Su propio afán
Enrique García-Máiquez
Los grandes estrategas
¡Oh, Fabio!
Mijaíl Gorbachov fue, para entendernos, como un Adolfo Suárez al que se le hubiesen independizado el País Vasco y Cataluña. Al eslavo lo odiaron en su país y murió en soledad. No era para menos: dejó como herencia una Rusia rota y empobrecida. El español, aunque hoy parezca mentira, también sufrió la antipatía generalizada de sus conciudadanos. Tuvo que dimitir en medio de una pitada general y su última aventura política, el CDS, fue un bluf que acabó en manos de Mario Conde. Sin embargo, Suárez acabó aupado a los altares de la patria por su gesto de coraje el 23-F y, sobre todo, porque aquello que se llamó la Transición acabó bien, con una España novorrica (con la inestimable ayuda de Europa) y más o menos unida, aunque de milagro.
Es cierto que Gorbachov fue fundamental en el fin del comunismo, esa estafa masiva que vuelve a estar de moda en los bares pijos de Madrid. Pero, probablemente, como muchos apuntan, lo hizo sin ser muy consciente de lo que estaba haciendo. Da la impresión de que el hombre de la frente manchada se dejó llevar por el torbellino de la historia y lo consiguió hacer sin un desastre nuclear, algo que le debemos agradecer. Lo que da un poco de grima de esta figura, canonizada por los mismos que beatificaron a Lady Di gracias a una mezcla de cursilería y progresismo soft mediático, es su autocomplacencia con ese papel de superstar internacional que le asignaron los occidentales. Aquello acabó de la peor de las maneras posibles, con el Premio Nobel de la Paz, compartiendo cuadro de la fama con Kissinger, Carter o Yasir Arafat, un trío de monjitas solidarias.
En la Rusia que dejó Gorbachov los bebedores severos se quedaban ciegos por la mala calidad del vodka. Soñó con el oxímoron de un comunismo de rostro humano, lo que nos revela el fondo iluso de un hombre que, a veces, parecía que se lo estaba pasando bien en aquel carajal, disfrutando del rancho de Ronald Reagan y los besos del camarada Honecker, que ya son ganas.

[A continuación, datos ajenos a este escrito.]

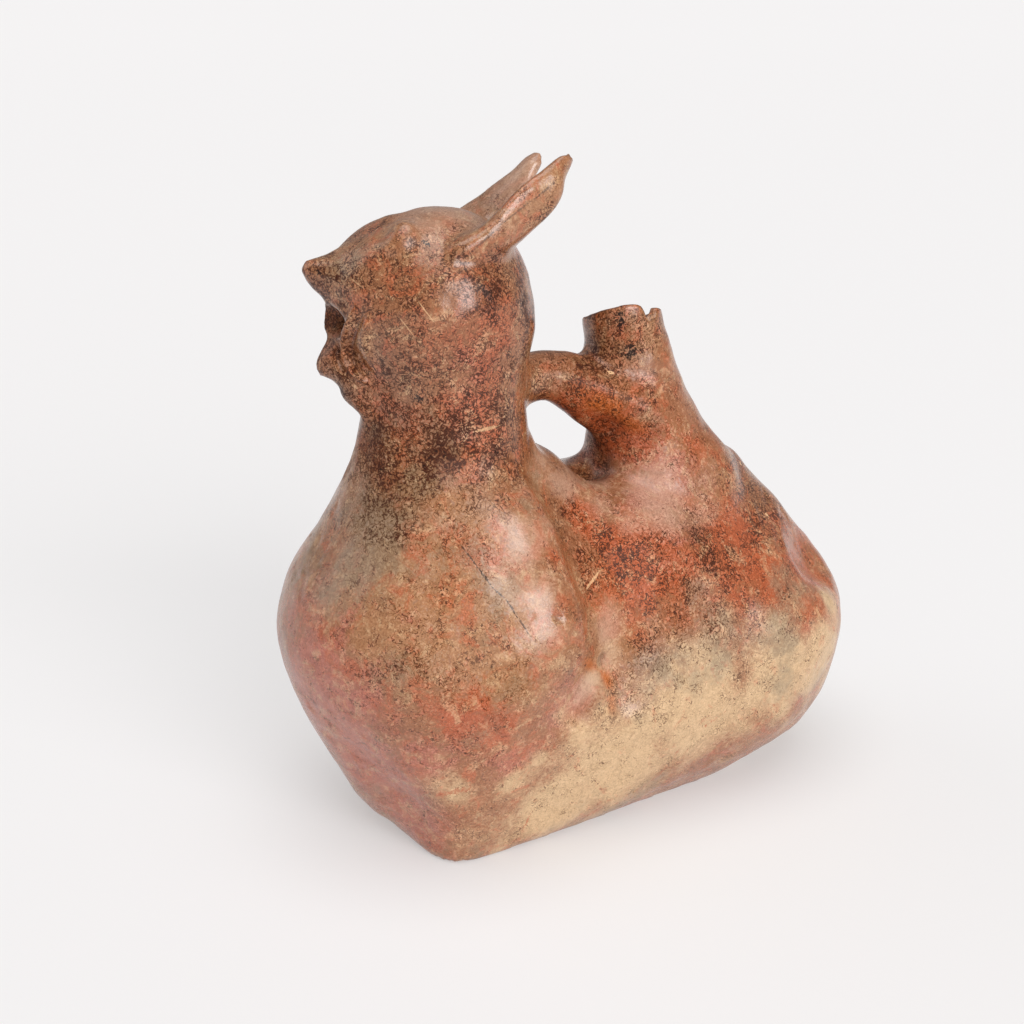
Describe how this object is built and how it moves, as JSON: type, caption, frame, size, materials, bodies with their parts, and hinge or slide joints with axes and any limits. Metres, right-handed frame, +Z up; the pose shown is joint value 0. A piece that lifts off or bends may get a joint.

No hay que ser muy duro con él. Es uno de esos ejemplos de la ética de la traición que, como defendía Javier Cercas en Anatomía de un instante, evitan males muchos mayores. Su memoria, junto a la de Reagan, Juan Pablo II y Thatcher, quedará siempre unida a la de varias generaciones que vieron cómo caía el muro pero la historia seguía navegando hacia mares igual de tenebrosos que los pretéritos.